Better Integration with Smart Manufacturing:
– Data-Driven Decisions: Thermal cameras can be integrated into a broader smart manufacturing system, where data collected from the cameras is analyzed to make real-time adjustments. This leads to more precise control over the process and a higher-quality final product.
Predictive Maintenance: The thermal data collected can help identify patterns that may indicate potential equipment failures or the need for maintenance. This predictive approach can prevent unplanned downtime, which often leads to inefficiencies and increased waste.

Support for Biopolymer-Specific Challenges:
– Managing Biopolymer Sensitivity: Biopolymers often have narrow processing windows due to their sensitivity to temperature. A thermal camera system can help ensure these materials are processed within their specific temperature ranges, preventing thermal degradation and maintaining the desired molecular structure.
Optimizing Biocomposite Interface: Good adhesion between the biopolymer matrix and natural fibers is crucial in biocomposites. Thermal cameras can monitor the temperature at the interface between the polymer and fibers, helping to optimize the bonding process and ensuring uniform quality.

Compliance and Certification:
– Regulatory Compliance: For manufacturers looking to certify their products as sustainable or environmentally friendly, thermal cameras’ precise temperature control and documentation can demonstrate compliance with environmental regulations and standards.
– Traceability: Using thermal cameras can offer traceability and documentation of the production conditions, which is valuable for quality assurance and can be required for certain certifications or customer requirements.

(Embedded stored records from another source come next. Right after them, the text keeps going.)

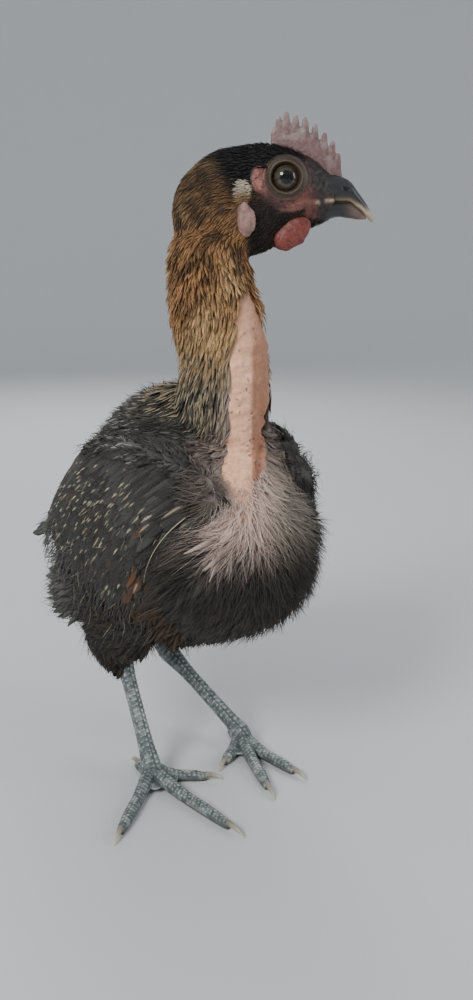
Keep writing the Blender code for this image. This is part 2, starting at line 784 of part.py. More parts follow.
def build_tail():
    """Tail: a short low fan of feathers under its coverts."""
    x, y, z = TAIL_BASE
    rows = [(x, y, z, 15.0, 9.0), (x, y + 12.0, z - 3.0, 14.0, 7.0), (x, y + 22.0, z - 6.0, 12.0, 4.5),
            (x, y + 28.0, z - 8.0, 8.0, 2.0)]
    tail = path_form("tail", rows, 14, 5)
    feathers = []
    for count, length, raised, half in ((RECTRICES, TAIL_LENGTH, 0.0, 7.0), (TAIL_COVERTS, 34.0, 4.5, 6.5)):
        for number in range(count):
            place = 2.0 * (number + 0.5) / count - 1.0
            yaw, roof = place * TAIL_SPREAD, place * TAIL_ROOF
            heading = Vector((math.sin(yaw), math.cos(yaw), -TAIL_DROP)).normalized()
            lower = abs(place) * 9.0 + (1.4 if place < 0 else 0.0)
            root = Vector((x + place * 11.0, y + 2.0, z + raised - lower))
            reach = length * (1.0 - 0.14 * abs(place))
            spine = [root + heading * reach * share for share in VANE_SHARES]
            for index, share in enumerate(VANE_SHARES):
                spine[index].z -= 2.5 * share * share
            outward = [Vector((math.sin(roof), 0.0, math.cos(roof)))] * len(spine)
            feathers.append(lay_vane("feather", spine, outward, half))
    fuse(tail, feathers)
    return cut(tail, [torso_form("cutter", GAP)])


def main():
    """Build the whole bird."""
    remove_everything()
    materials = {name: make_material(name) for name in COLOURS}
    made = [(build_torso(), "feathers"), (build_neck(), "hackle"), (build_head(), "skin")]
    made += [(eye, "eye") for eye in build_eyes()]
    made += [(half, "horn") for half in build_bill()]
    made.append((build_comb(), "comb"))
    made += build_lobes()
    made += build_legs()
    made += [(build_wing(label), "feathers") for label in FEET]
    made.append((build_tail(), "feathers"))
    for item, material in made:
        finish(item, materials[material])


main()
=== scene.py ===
"""Looks of the young ayam ketawa: skin, feathers, scales, bill, comb and eyes round the part.

Shapes are worked out in millimetres in the bird's own frame, whose zero lies between its
feet on the floor, and are moved into the row's frame, in metres, when a piece is made.
"""
import math

import bpy
import numpy as np
from mathutils.bvhtree import BVHTree
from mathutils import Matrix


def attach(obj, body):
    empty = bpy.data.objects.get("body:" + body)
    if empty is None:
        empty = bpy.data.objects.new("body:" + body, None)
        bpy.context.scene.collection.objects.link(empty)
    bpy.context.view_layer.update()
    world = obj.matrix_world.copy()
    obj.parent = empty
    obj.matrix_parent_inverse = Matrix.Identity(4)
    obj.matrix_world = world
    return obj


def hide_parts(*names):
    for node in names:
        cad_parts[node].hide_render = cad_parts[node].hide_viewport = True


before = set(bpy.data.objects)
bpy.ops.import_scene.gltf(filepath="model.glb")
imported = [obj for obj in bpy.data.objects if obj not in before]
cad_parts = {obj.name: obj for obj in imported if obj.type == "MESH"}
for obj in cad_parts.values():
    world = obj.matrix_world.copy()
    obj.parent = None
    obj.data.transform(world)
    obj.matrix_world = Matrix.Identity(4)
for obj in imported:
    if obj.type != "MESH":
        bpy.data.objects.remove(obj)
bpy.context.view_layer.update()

MM = 0.001
ORIGIN = np.array([-10.2, 36.9, 0.0])
FORWARD, LEFT, UP = np.array([0.0, -1, 0]), np.array([1.0, 0, 0]), np.array([0.0, 0, 1])
SIDES = {"right": -1.0, "left": 1.0}

# The camera of the photograph, and the floor and lights of the studio in metres.
CAMERA_PLACE = np.array([-303.1, -396.6, 291.0])
CAMERA_TILT, CAMERA_HEADING = math.radians(75), math.radians(-40)
LENS, SENSOR, CLIP = 34.56, 36, (0.01, 50)
ACROSS = np.array([math.cos(CAMERA_HEADING), math.sin(CAMERA_HEADING), 0])
FLOOR_FLAT, FLOOR_BEND, FLOOR_TOP, FLOOR_SIDES = 1.7, 0.9, 1.3, 96
FLOOR_COLOUR, SKY_COLOUR, SKY_STRENGTH = (0.62, 0.63, 0.64, 1), (0.72, 0.76, 0.80, 1), 0.7
LIGHT_TARGET = np.array([0, 0, 0.2])
LIGHTS = {"key": ((-1.2, -0.4, 1.0), 0.55, 17, (1, 0.98, 0.95)),
          "fill": ((0.8, -1.0, 0.6), 0.8, 6, (0.95, 0.97, 1)),
          "rear": ((0.6, 1.1, 0.9), 0.7, 7, (1, 1, 1))}

HEAD_YAW = math.radians(50)
HEAD_BASE = np.array([-17.1, -20.4, 0])
HEAD_FORWARD = np.array([math.sin(HEAD_YAW), -math.cos(HEAD_YAW), 0])
HEAD_SIDE = np.array([math.cos(HEAD_YAW), math.sin(HEAD_YAW), 0])
HEAD_AXES = (HEAD_FORWARD, UP, HEAD_SIDE)
EYE_ALONG, EYE_HEIGHT = 45.2, 319.8
EYE_OUT, EYE_CAP, EYE_BACK, EYE_OPENING = 13.9, 9.0, 5.0, 6.6
PUPIL, IRIS_EDGE = 2.9, 5.0
LID_WIDTH, LID_REACH, LID_LEVEL, LID_THICK = 2.6, 14.0, 12.35, 0.6
NOSTRIL = (73.3, 315.2, 2.1, 0.95)

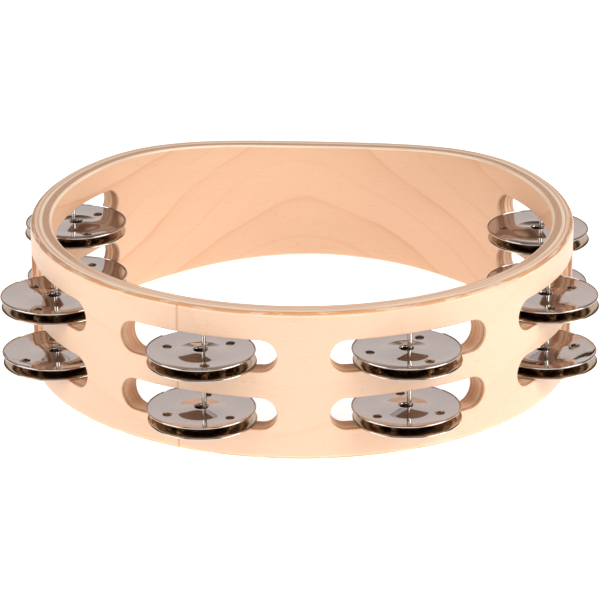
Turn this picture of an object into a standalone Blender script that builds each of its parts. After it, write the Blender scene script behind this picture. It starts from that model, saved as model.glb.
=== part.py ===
"""Headless tambourine: a bent plywood hoop with a double row of jingles.

Each of the six stations round the hoop has a slot in the upper row and one in the lower row,
and one long headed pin that is pushed up from the bottom rim through both slots. Every slot
holds a pair of stamped discs, loose on the pin, with their hollow sides facing apart. A disc's
hole is wider than the pin, and each disc rests with the edge of its hole near the pin. The side
without slots is the grip, where both rims are cut back for the hand.

Units are metres, +Z is up and the hoop stands on its bottom rim at z = 0. Azimuths are in
degrees from the front (-Y) of the hoop, positive towards +X. The hoop's axis is moved off the
world origin so that the origin is the middle of the bottom of the whole instrument's box.
"""
import math

import bmesh
import bpy

# Hoop
HOOP_RADIUS = 0.127
HOOP_WALL = 0.010
HOOP_HEIGHT = 0.0696
OUTER_CHAMFER = 0.0022
INNER_CHAMFER = 0.0013
HOOP_SEGMENTS = 120

# Grip: how far each rim is cut back, and where
GRIP_AZIMUTH = 176.0
GRIP_HALF_SPAN = 54.0
TOP_GRIP_CUT = 0.0069
BOTTOM_GRIP_CUT = 0.0046

# Slots: stations round the hoop, and the height of each row's centre
STATIONS = {
    "front_left": -22.2,
    "front_right": 22.7,
    "side_left": -67.0,
    "side_right": 67.1,
    "back_left": -112.4,
    "back_right": 108.0,
}
ROWS = {"lower": 0.0215, "upper": 0.0488}
SLOT_LENGTH = 0.0750
SLOT_HEIGHT = 0.0150
SLOT_END_STEPS = 6

# Jingle discs: the rims of a pair lie furthest apart. Inside the rim a disc is dished towards its
# partner, with a flat valley where the dimples are, then it rises as a cone to the hole, whose
# edge is turned down into a collar.
DISC_RADIUS = 0.0244
DISC_SHEET = 0.0008
DISC_HOLE_RADIUS = 0.0028
DISC_SEGMENTS = 24
RIM_SPACING = 0.0052
VALLEY_INNER = 0.0142
VALLEY_OUTER = 0.0182
VALLEY_DROP = 0.00130
DOME_RADIUS = 0.0126
DOME_RISE = 0.00125
DIMPLE_RING = 0.0162
DIMPLE_HALF_LENGTH = 0.0016
DIMPLE_HALF_ANGLE = 5.5
DIMPLE_DEPTH = 0.0006
DIMPLE_COUNT = 3

# Turn of each pair's top disc about its hole, in degrees: (lower row, upper row)
DISC_TURNS = {
    "front_left": (75, 30),
    "front_right": (90, 60),
    "side_left": (90, 0),
    "side_right": (15, 30),
    "back_left": (60, 45),
    "back_right": (105, 45),
}
PARTNER_TURN = 45

# Pins, and how far each disc has slipped off its pin's centre, in one direction at each station
PIN_AZIMUTHS = {
    "front_left": -20.8,
    "front_right": 22.8,
    "side_left": -67.6,
    "side_right": 67.5,
    "back_left": -114.6,
    "back_right": 109.4,
}
SLIP_TURNS = {
    "front_left": 165.0,
    "front_right": 180.0,
    "side_left": 225.0,
    "side_right": 180.0,
    "back_left": 335.0,
    "back_right": 180.0,
}
TOP_SLIP = 0.0014
BOTTOM_SLIP = 0.0009
PIN_RADIUS = 0.0010
PIN_HEAD_RADIUS = 0.0021
PIN_HEAD_HEIGHT = 0.0010
PIN_RECESS = 0.0005
PIN_BLIND_DEPTH = 0.0071
PIN_SEGMENTS = 12

# Fit
GAP = 0.0003

PIN_RING = HOOP_RADIUS - HOOP_WALL / 2
DIMPLE_OFFSET = 180.0 / DISC_SEGMENTS
COLLAR_END = GAP / 2
FLAT_NORMAL = 0.999
LIP_RISE = DOME_RISE - VALLEY_DROP
STACK_HALF = RIM_SPACING / 2 + DISC_SHEET / 2


def clear_scene():
    """Remove every object that the scene starts with."""
    for obj in list(bpy.data.objects):
        bpy.data.objects.remove(obj)


def polar(radius, azimuth):
    """A point in the hoop's own plane, from its azimuth in degrees."""
    angle = math.radians(azimuth)
    return radius * math.sin(angle), -radius * math.cos(angle)


def pair_centre(station, slip):
    """Middle of a disc that has slipped this far off its pin's centre."""
    x, y = polar(PIN_RING, PIN_AZIMUTHS[station])
    turn = math.radians(SLIP_TURNS[station])
    return x + slip * math.cos(turn), y + slip * math.sin(turn)


def hoop_axis():
    """Where the hoop's axis stands, so that the whole box is centred on the origin."""
    discs = [pair_centre(station, slip) for station in STATIONS for slip in (TOP_SLIP, BOTTOM_SLIP)]
    centre = []
    for column in zip(*discs):
        low = min(min(column) - DISC_RADIUS, -HOOP_RADIUS)
        high = max(max(column) + DISC_RADIUS, HOOP_RADIUS)
        centre.append(-(low + high) / 2)
    return centre[0], centre[1], 0.0


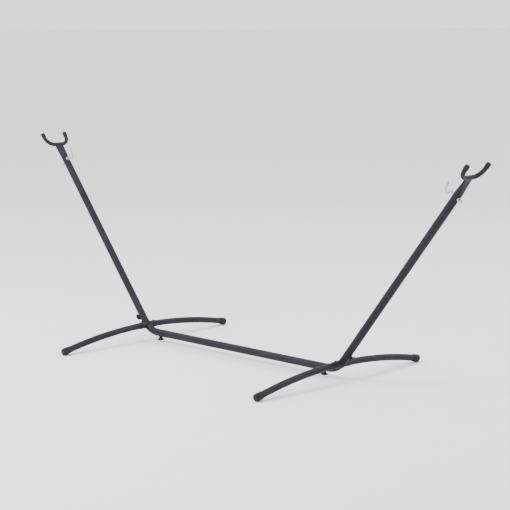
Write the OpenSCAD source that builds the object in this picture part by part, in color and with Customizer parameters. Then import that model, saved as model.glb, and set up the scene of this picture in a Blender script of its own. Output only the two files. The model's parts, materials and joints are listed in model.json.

A thermal camera system is a powerful tool for enhancing the quality, efficiency, and sustainability of biopolymer and biocomposite production. Providing real-time temperature data allows for more precise manufacturing process control, reduces waste, optimizes energy use, and supports compliance with environmental standards. This makes the production of biopolymers and biocomposites more reliable, cost-effective, and environmentally friendly.